I'm sad that the summer is over too. I'll miss the Tuesday dinners quite a bit. I obviously don't have much time to dwell on it, and I'm excited about the future, but I'll always look back fondly on the Y C experience. The atmosphere there was something I'm pretty sure I'll never encounter anywhere else.

I'll probably drop by the dinners in Mountain View so frequently that half of the new founders will think I'm in their batch.


It's gonna be crowded. I've been missing the dinners all summer. Most fun I had in months was when YC was back in town (I think I got less done that week, though...so maybe that's a negative).


I've already worked in free Tues. meals as part of future budgeting.


Doesn't it cost you way more than the cost of a meal to get there from the Y Scraper?


After a bit of thought: this seems pessimistic.

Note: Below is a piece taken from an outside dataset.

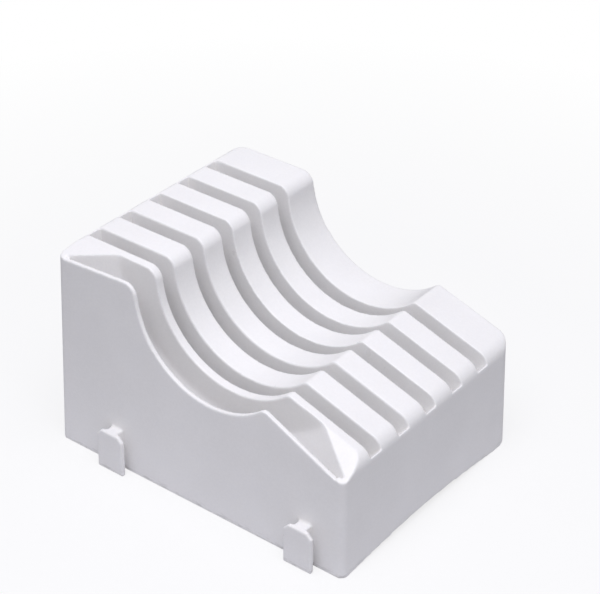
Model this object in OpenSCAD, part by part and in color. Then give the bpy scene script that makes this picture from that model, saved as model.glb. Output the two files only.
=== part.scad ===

When you say goodbye to someone with the expectation that you'll never see them in the same way, it's sad. Parents will never have their kids back when the kids go off to college. They'll trade the kids in for adults. The empty nest feels empty in part because parents know it will never again be filled with children.

But business isn't like that. People that fail can and should continue to go off and try to do other great things. It's cyclic.

Even if all the companies in the current batch die, all the founders can continue to go and do good things.

They might be a bit less wide-eyed and optimistic, but that is probably a good thing. You only really die off when you stop working.

The mathematician Paul Erdos took this a bit too literally, and would lament the death of colleagues who retired. He also called children epsilons.